§ **INSTRUCTION**: From the line with "What bpy script" to the line with "SMOOTH_ANGLE = math.radians(30)", both lines included, set down exactly those lines, please, and no others.

§ **DATASET CONTENT**:
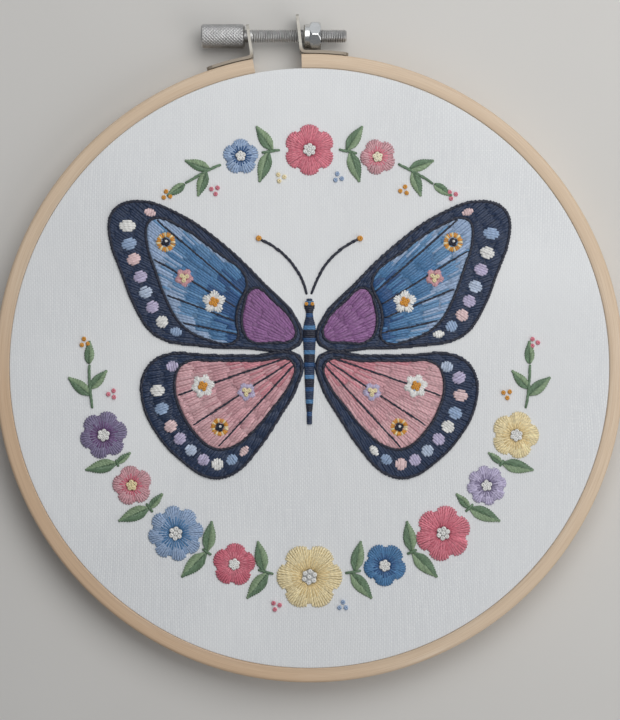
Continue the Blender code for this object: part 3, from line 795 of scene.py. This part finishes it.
def walk(points, step, closed=False):
    """Evenly spaced points along a path, about a step apart."""
    path = np.array(points, dtype=float)
    if closed:
        path = np.vstack([path, path[:1]])
    reach = np.concatenate([[0], np.cumsum(np.hypot(*np.diff(path, axis=0).T))])
    spots = np.linspace(0, reach[-1], max(2, round(reach[-1] / step) + 1))
    return np.stack([np.interp(spots, reach, path[:, 0]), np.interp(spots, reach, path[:, 1])], axis=1)


def towards(angle):
    return np.array((math.cos(angle), math.sin(angle)))


# Underlay: its rows apart, level, width and painted shade, darker as it lies under the stitches, and how
# far its stitches overlap
UNDER_ROW = ROW * 1.15
UNDER_LIFT = -0.2
UNDER_WIDTH = 0.86
UNDER_SHADE = 0.8
UNDER_OVERLAP = 0.2
# Long and short stitches: how uneven their ends are and how far bands overlap, in lengths
UNEVEN = 0.42
BAND_OVERLAP = 1.08
SHORTEST = 1.0


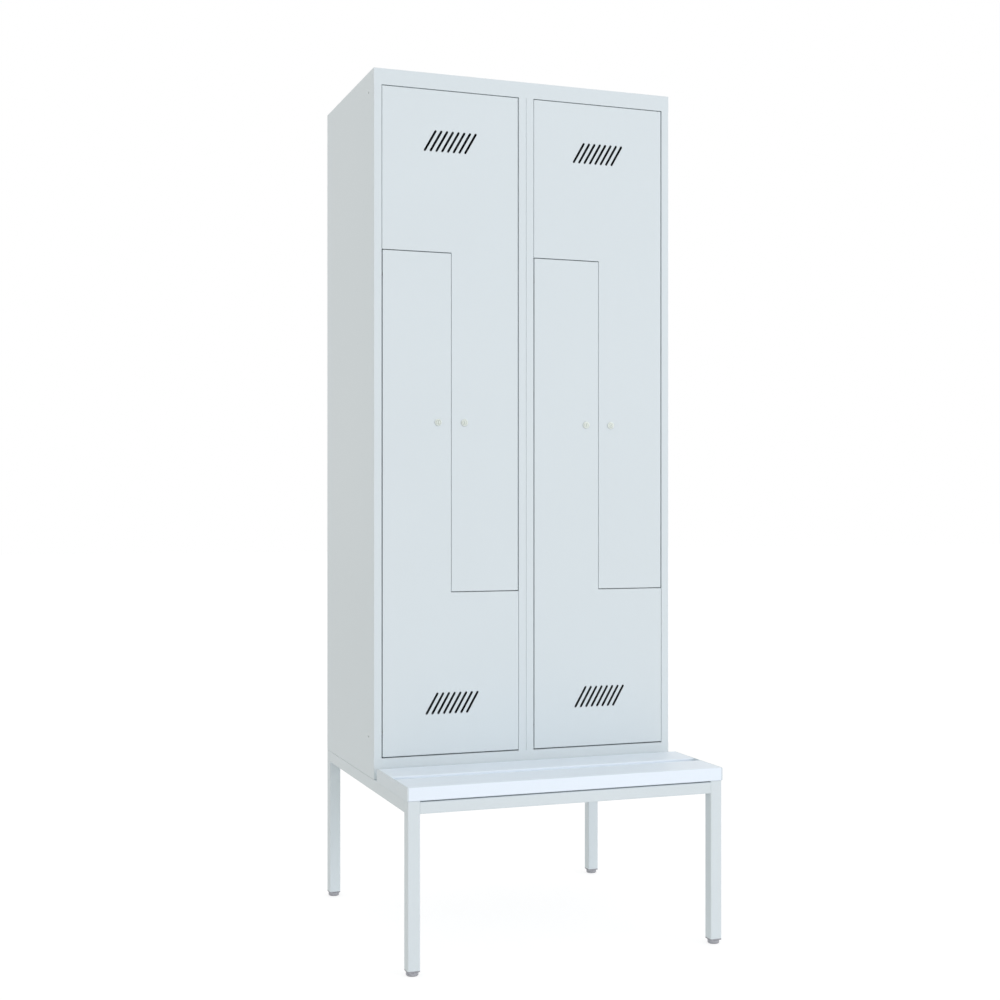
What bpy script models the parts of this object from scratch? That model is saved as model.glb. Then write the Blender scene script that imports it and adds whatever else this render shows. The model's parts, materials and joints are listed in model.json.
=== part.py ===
"""A two-column Z locker on a bench stand.

Each column is closed by two interlocking L-shaped doors, one for the upper and one for the lower compartment.
The file is in metres with +Z up. The floor is at Z = 0, the front faces -Y, and the origin is the floor point
under the middle of the whole locker. Most pieces are laid out in the carcass frame: X from the middle of the
locker, Y back from the front of the carcass and Z up from its underside.
"""

import math

import bmesh
import bpy
from mathutils import Matrix, Vector

# Clearances and sheet
FIT_GAP = 0.0003
SHEET = 0.001
CUT_OVERRUN = 0.005
WELD_DISTANCE = 0.000001
SMOOTH_ANGLE = math.radians(30)

# Carcass
COLUMN_WIDTH = 0.400
CARCASS_HEIGHT = 1.750
CARCASS_DEPTH = 0.495
POST_FACE = 0.020
HEADER_FACE = 0.040
SILL_FACE = 0.051
STOP_LIP = 0.014
REAR_RETURN = 0.013
REAR_FLANGE = 0.015
SIDE_HOLE_RADIUS = 0.0025
SIDE_HOLE_FROM_FRONT = 0.051
SIDE_HOLE_FROM_TOP = 0.050
SIDE_HOLE_FROM_BOTTOM = 0.099

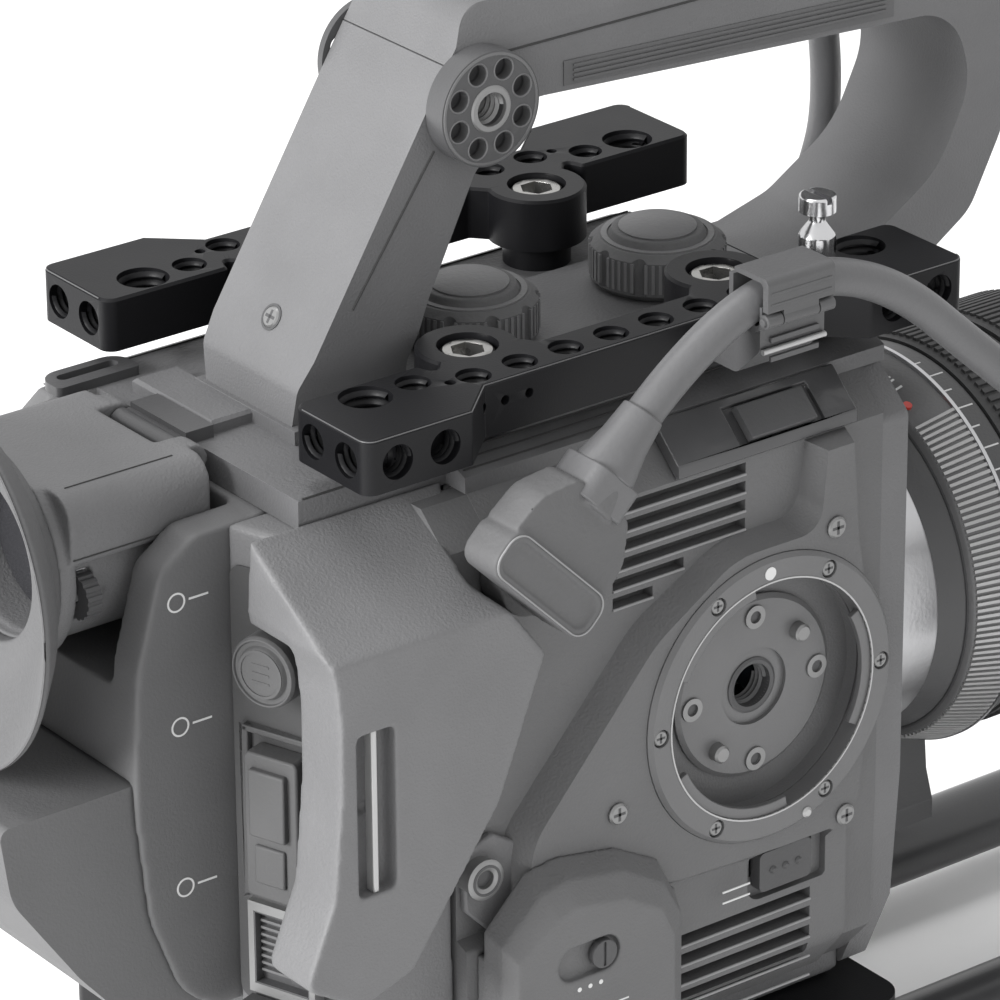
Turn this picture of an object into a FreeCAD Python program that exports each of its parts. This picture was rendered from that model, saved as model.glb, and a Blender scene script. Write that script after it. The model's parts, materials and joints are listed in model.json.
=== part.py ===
import FreeCAD, Part
import math
import os

from FreeCAD import Placement, Rotation, Vector

# A cinema camera rig: a camcorder body on a rod baseplate, with a carrying handle
# between two cheese plates, a lens on an adapter and a detachable hand grip on the rods.
# Frame: +X is the lens side, +Y is the camera's left, +Z is up. The origin is the tripod
# thread in the flat underside of the baseplate. Lengths are in millimetres.

# ---------------------------------------------------------------- driving dimensions
SIZES = {
    # baseplate and rods
    "base_rear": -66, "base_front": 55, "base_half_width": 52, "base_top": 38,
    "base_plate_thick": 8,
    "rod_radius": 7.5, "rod_offset": 30, "rod_height": 12, "rod_rear": -58, "rod_front": 192,
    # camera body
    "deck_top": 169, "deck_half_width": 34,
    "shell_rear": -68, "shell_front": 50, "frame_front": 56, "wall": 2.5,
    "left_side": 52, "housing_side": 59.5, "plateau_side": 53,
    "block_side": 24, "block_rear": -98.5,
    # grip mount on the right side
    "ring_x": 20, "ring_z": 111, "ring_outer": 28.2, "ring_inner": 23.3,
    "disc_radius": 17.8, "ring_screw_circle": 25.6,
    # lens
    "lens_z": 102.5,
    # cheese plates
    "plate_top": 184, "plate_thick": 10,
    "boss_x": 27.75, "boss_y": 26.3,
    "boss_radius": 9.3, "pillar_radius": 6.4, "quarter_radius": 3.175, "three_eighths_radius": 4.76,
    # handle
    "handle_half_width": 15.2, "handle_base_thick": 2.5,
    "knob_rear_x": -7.6, "knob_front_x": 35.4,
    "rosette_x": -17.5, "rosette_z": 223.3, "rosette_radius": 10.5,
    # viewfinder
    "evf_y": 5, "evf_z": 156,
    # leads
    "lead_radius": 3.4, "handle_cable_radius": 3,
    # hand grip
    "grip_x": 146, "grip_z": 96,
}

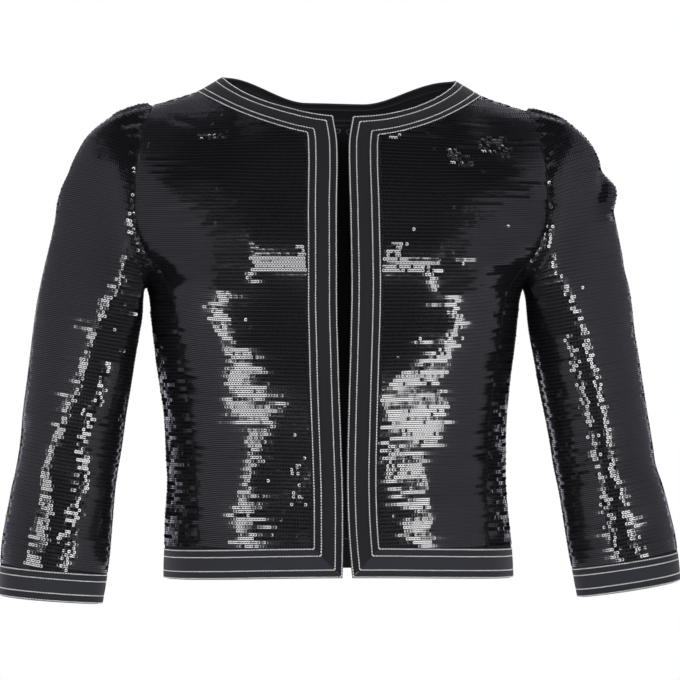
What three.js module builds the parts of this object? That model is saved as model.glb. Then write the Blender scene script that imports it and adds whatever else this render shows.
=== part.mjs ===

§ **FINAL RESULT**:
What bpy script models the parts of this object from scratch? That model is saved as model.glb. Then write the Blender scene script that imports it and adds whatever else this render shows. The model's parts, materials and joints are listed in model.json.
=== part.py ===
"""A two-column Z locker on a bench stand.

Each column is closed by two interlocking L-shaped doors, one for the upper and one for the lower compartment.
The file is in metres with +Z up. The floor is at Z = 0, the front faces -Y, and the origin is the floor point
under the middle of the whole locker. Most pieces are laid out in the carcass frame: X from the middle of the
locker, Y back from the front of the carcass and Z up from its underside.
"""

import math

import bmesh
import bpy
from mathutils import Matrix, Vector

# Clearances and sheet
FIT_GAP = 0.0003
SHEET = 0.001
CUT_OVERRUN = 0.005
WELD_DISTANCE = 0.000001
SMOOTH_ANGLE = math.radians(30)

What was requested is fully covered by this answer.